Denver isn't the best city to compare to. It built its mega-hotel accross from the convention center only after they city couldn't find a private developer willing to do it. Before that hotel was built, it had a severe shortage of hotel rooms in the downtown area and couldn't meet the needs of even small conventions. SLC already has a lot of rooms in the central section of town. It might make more sense to replace one or two of the four hotels ajacent to the Salt Palace with a mega-hotel rather than build a fifth hotel right there.

Reader

It appears the majority of you missed this:

" If built, the hotel would be owned and operated by a private company."

wallofvoodoo

Of course they want to use government money to build it, because we are capitalists.

Anonymous

Wouldn't it be better to wait for a private company to decide a hotel sounds like a profitable business idea and to build one? Why is the county govt. trying to decide what businesses to start? The reason nobody has built a hotel there is likely because there are a myriad of hotels downtown and none are operating near capacity as it is. So how would making more rooms bring more people here? It seems like it should be the other way around.

Question

I'm wondering about something. If the hotel would be owned and operated by a private company, why does the Legislature have to approve it? I thought cities through permits did the approval.

Actually,

the Hotel would get the same sort of deal Larry Miller got from Salt Lake City and Dave Checketts got from the state legislature. ebay, Ikea and dozens of others have gotten the same deal from local governments. The funding for the project would come solely from future taxes generated by the hotel. No hotel, no tax dollars. RDA's, CDA's and EDA's are sometimes a very good thing. And often they're controversial.

Mega Bucks'Convention Hotel

Dont know anymore..

Tony

Did someone really say something like "cities approve this type of thing through permits"? Wow....have ya ever been to a planning and zoning meeting? And no its not a permit. Maybe you should stick to remodeling your basement and leave the large construction and development projects to the big boys.

Heber

I don't understand where the money will come from to build this hotel. Didn't they just raise my taxes as a result of the bond election last November to build the police/safety building because there wasn't enough money?

Great idea

I have talked with friends from out of town who have attended conventions here. They like the facilities but get annoyed at having to walk through dismal sections of downtown and across giant intersections to get the Salt Palace. It would be much more appealing to walk directly from the hotel to the conferences.

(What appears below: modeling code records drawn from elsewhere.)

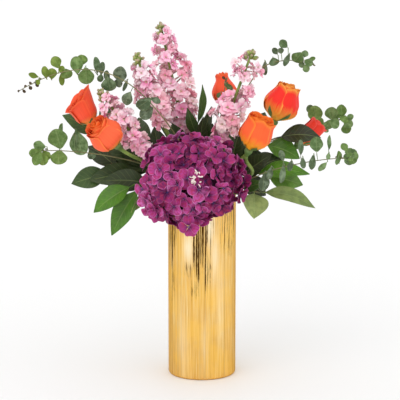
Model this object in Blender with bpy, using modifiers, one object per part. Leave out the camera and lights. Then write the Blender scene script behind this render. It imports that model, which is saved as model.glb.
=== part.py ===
"""Floral table centrepiece: hydrangea, roses, stock, eucalyptus and salal in a gold cylinder vase.

Metres, +Z up. The origin is the centre of the vase's underside, and -Y is the front, where the hydrangea
hangs over the rim. Every stem stands on the vase's floor, runs straight up to the mouth and then bends
smoothly to its flower.
"""

import math

import bmesh
import bpy
from mathutils import Matrix, Vector

MM = 0.001
CLEARANCE = 0.3 * MM  # gap kept between pieces that touch

# ---- vase ----
VASE_RADIUS = 51 * MM
VASE_HEIGHT = 277 * MM
VASE_WALL = 3.5 * MM
VASE_FLOOR = 6 * MM
VASE_FOOT_ROUND = 4 * MM
VASE_RIM_ROUND = 1.6 * MM
VASE_STEPS = 48

# ---- stems in the vase ----
SLOT_ROWS_Y = (1 * MM, 12 * MM, 23 * MM, 34 * MM)  # rows A to D, front to back
FOOT_SPREAD = 0.88  # a stem's foot is this much nearer to the axis than its place in the mouth
FOOT_Z = VASE_FLOOR + CLEARANCE
STEM_SIDES = 6
GOLDEN_ANGLE = 137.5  # degrees, for twists that don't repeat
FRONT = Vector((0.0, -0.95, 0.3))  # the way that eucalyptus leaves tend to face

WAYPOINTS = {  # a place that a stem goes through after the mouth, and its direction there
    "rose_left_high": ((-60, 6, 335), (-0.75, -0.1, 0.65)),
    "rose_right_low": ((74, -34, 313), (0.2, -0.7, 0.7)),
    "stock_left": ((-52, -10, 321), (-0.7, -0.3, 0.6)),
    "eucalyptus_left_high": ((-78, -56, 423), (-0.66, 0.05, 0.70)),
    "eucalyptus_left_low": ((-138, -26, 337), (-0.93, -0.1, 0.2)),
    "eucalyptus_right_high": ((84, 36, 455), (0.62, 0.0, 0.78)),
    "eucalyptus_right_mid": ((76, 60, 329), (0.75, 0.4, 0.50)),
    "eucalyptus_right_low": ((84, -64, 315), (0.80, -0.2, 0.50)),
    "eucalyptus_centre": ((16, 28, 359), (0.20, 0.0, 1.0)),
}

# ---- hydrangea ----
HYDRANGEA_CENTRE = Vector((-13, -70, 308)) * MM
HYDRANGEA_HALF = Vector((79, 55, 75)) * MM
HYDRANGEA_STEM_SLOT = Vector((-3, -37, 0)) * MM
HYDRANGEA_STEM_RADIUS = 4 * MM
RIM_GAP = 1.2 * MM  # between the hydrangea's florets and the rim that they rest round
# the head's outline seen from the front: an angle from +X in degrees, how far round it reaches, and a swell
HYDRANGEA_SWELLS = ((-130, 28, 0.12), (-50, 26, -0.20))

# ---- roses: name, row, slot, foot of the bloom, direction it faces, radius, height ----
ROSE_STEM_RADIUS = 2.6 * MM
ROSE_HIP_RADIUS = 5.5 * MM
SEPAL_REACH = 19 * MM
SEPAL_NOTCH = 8 * MM  # how far the calyx reaches between two sepals
PETAL_WALL = 1.6 * MM
# profiles as (share of the radius, share of the height): the cup's outside from its lip down, and the heart
ROSE_CUP = ((0.92, 1.0), (1.0, 0.95), (0.93, 0.78), (0.99, 0.55), (0.94, 0.32), (0.66, 0.12), (0.25, 0.0))
ROSE_HEART = ((0.0, 0.93), (0.30, 0.95), (0.55, 0.84), (0.72, 0.58), (0.66, 0.34), (0.40, 0.20), (0.0, 0.16))
ROSES = (
    ("rose_left_high", "B", -24.6, (-163, -28, 385), (-0.45, -0.10, 0.88), 21, 54),
    ("rose_left_low", "A", -30.8, (-124, -74, 361), (-0.62, -0.42, 0.66), 25, 50),
    ("rose_back", "C", 6.2, (38, 60, 399), (-0.16, 0.10, 1.00), 21, 50),
    ("rose_right_high", "B", 24.6, (108, -5, 387), (0.36, -0.06, 0.90), 27, 58),
    ("rose_right_low", "A", 43.0, (68, -74, 354), (0.36, -0.15, 0.88), 25, 52),
    ("rose_far_right", "B", 36.9, (146, 26, 347), (0.70, 0.05, 0.70), 19, 45),
)

# ---- stock: name, row, slot, lowest florets, tip, radius, profile of the spike ----
STOCK_STEM_RADIUS = 2.8 * MM
FLORET_RINGS = 10  # rings of florets that show as ripples on a spike
# a profile is (share of the spike's length, share of its radius)
FULL_SPIKE = ((0.0, 0.55), (0.10, 0.95), (0.35, 1.0), (0.60, 0.90), (0.80, 0.68), (0.92, 0.42), (1.0, 0.2))
OPEN_SPIKE = ((0.0, 0.5), (0.1, 1.0), (0.3, 1.0), (0.42, 0.45), (0.62, 0.7), (0.8, 0.7), (0.93, 0.4), (1.0, 0.2))
STOCKS = (
    ("stock_tall", "C", -6.2, (-28, 46, 369), (-63, 36, 530), 33, FULL_SPIKE),
    ("stock_mid", "B", -12.3, (-64, -12, 395), (-98, -18, 489), 24, FULL_SPIKE),
    ("stock_left", "A", -18.5, (-92, -44, 357), (-152, -34, 437), 22, FULL_SPIKE),
    ("stock_right", "A", 6.2, (28, -8, 365), (75, -10, 493), 29, OPEN_SPIKE),
)

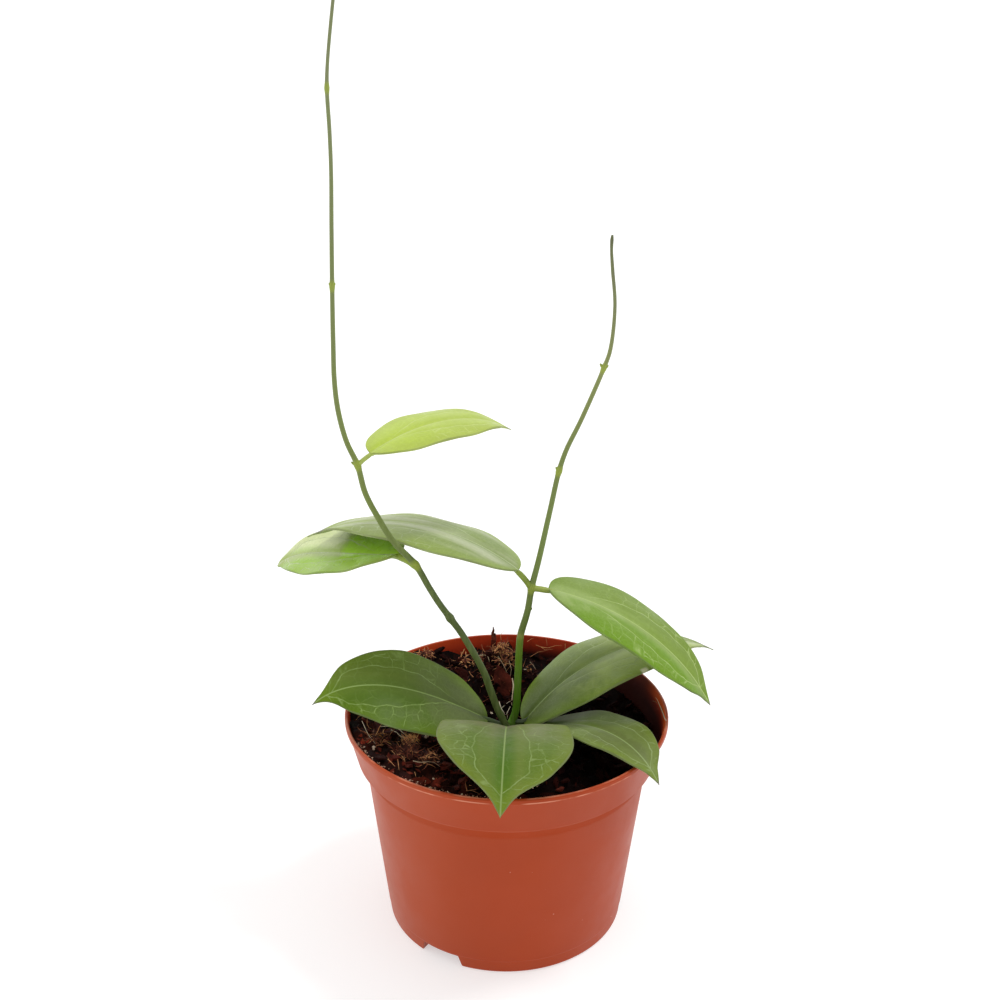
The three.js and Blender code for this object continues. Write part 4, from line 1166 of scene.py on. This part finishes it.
def make_blade(name, leaf, seed):
    """A flat grid with a thickness, whose corners are laid along the midrib and marked for the veins."""
    deselect_all()
    bpy.ops.mesh.primitive_grid_add(
        x_subdivisions=BLADE_COLUMNS, y_subdivisions=BLADE_ROWS, size=2, calc_uvs=True)
    blade = bpy.context.object
    modify(blade, "SOLIDIFY", thickness=0.1, offset=0)
    midrib = Midrib(leaf)
    flat = corners_of(blade)
    count = len(flat)
    places = np.empty((count, 3))
    laid = np.empty((count, 2))
    marks = {key: np.empty(count) for key in ("midrib", "side_vein", "margin", "along", "under")}
    draw = random.Random(seed)
    phase, wave = draw.uniform(0, 6), draw.uniform(2.2, 3.2)
    rows = {}
    for i, (x, y, z) in enumerate(flat):
        # Columns stand closer towards the margins, and rows towards both ends
        share = -math.copysign(1 - (1 - min(1, abs(x))) ** 1.5, x)
        even = (y + 1) / 2
        t = min(1.0, max(0.0, (even + (1 - math.cos(math.pi * even)) / 2) / 2))
        key = round(t, 5)
        if key not in rows:
            rows[key] = blade_row(name, leaf, midrib, t, phase)
        place, side, up, reach, veins = rows[key]
        across = reach * (share + leaf["skew"] * abs(share))
        height = leaf["fold"] * abs(across) - leaf["arch"] * across * across / (leaf["width"] / 2)
        margin = reach * (1 - abs(share))
        thick = (BLADE_THICKNESS - BLADE_THINNING * share * share) / 2 * min(1, 0.25 + reach / 2.4)
        rounding = min(MARGIN_ROUNDING, 0.5 * reach)
        inward = min(1.0, margin / rounding)
        edge = math.sqrt(max(0.0, 1 - (1 - inward) ** 2))
        turn = 2 * math.pi * wave * t + phase + (1.3 if share > 0 else 0)
        waves = BLADE_WAVES * share * share * math.sin(turn)
        waves *= smooth(t, 0.02, 0.2) * (1 - smooth(t, 0.85, 1))
        vein_share, squareness = veins[0 if share < 0 else 1]
        vein = (abs(share) - vein_share) * reach * squareness
        if z > 0:
            groove = dent(GROOVE[0] * (1 - t), GROOVE[1], across)
            offset = -thick + thick * edge - groove * edge - dent(*VEIN_GROOVE, vein) * edge
        else:
            keel = dent(KEEL[0] * (1 - t), KEEL[1], across)
            offset = -thick - thick * edge - keel * edge
        places[i] = place + side * across + up * (height + offset + waves * edge)
        laid[i] = (0.5 + across / 100, t * leaf["length"] / 100)
        values = (across, vein, margin, t, 0.0 if z > 0 else 1.0)
        for column, value in zip(marks.values(), values):
            column[i] = value
    move_corners(blade, places * MM)
    for key, values in marks.items():
        mark(blade, key, values)
    loops = np.empty(len(blade.data.loops), np.int32)
    blade.data.loops.foreach_get("vertex_index", loops)
    blade.data.uv_layers[0].name = "blade_map"
    blade.data.uv_layers[0].data.foreach_set("uv", laid[loops].astype(np.float32).ravel())
    blade.name = name
    return blade, midrib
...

Government should help facilitate this and get it rolling, but please keep my tax dollars away from this deal.

make sense

This is an Economic Development project. Currently there is financing assistance available through the Obama Economic Assistance Act that our community could be eligible to receive for this type of project. The St George airport received some of this assistance. Financing the cost of construction of the project using municipal revenue bonds is as low as they have been (ever). The municipal bonds are being used to lower the financing cost (interest rate) vs. conventional financing. The bonds would be paid back by a Convention Center authority and are revenue specific to the project and not an obligation of the community at large. The cost of construction (material and labor) is as low as we’ve seen in years. The LDS Church’s development of the City Creek project is saving millions through these cost reductions. There is a window of opportunity that millions could be saved in financing and construction cost at this time. This will initially bring more constructions jobs to downtown plus thousands of service related jobs in the future. The hotel and convention business would bring in millions to downtown businesses and our tourism industry by visitor, expanding our tax base. This is needed Economic Development!

MAYBE

Would a fast shuttle between the current hotels and the Salt Palace solve the problem cheaper if the concern is "walking a few blocks through a dismal part of town" Maybe that same $ could be spent on revitalizing that dismal part of town.

The reason for the use of muni bonds is to get a lower tax rate ... that is because the County puts its full faith & credit and promises to pay if things go wrong.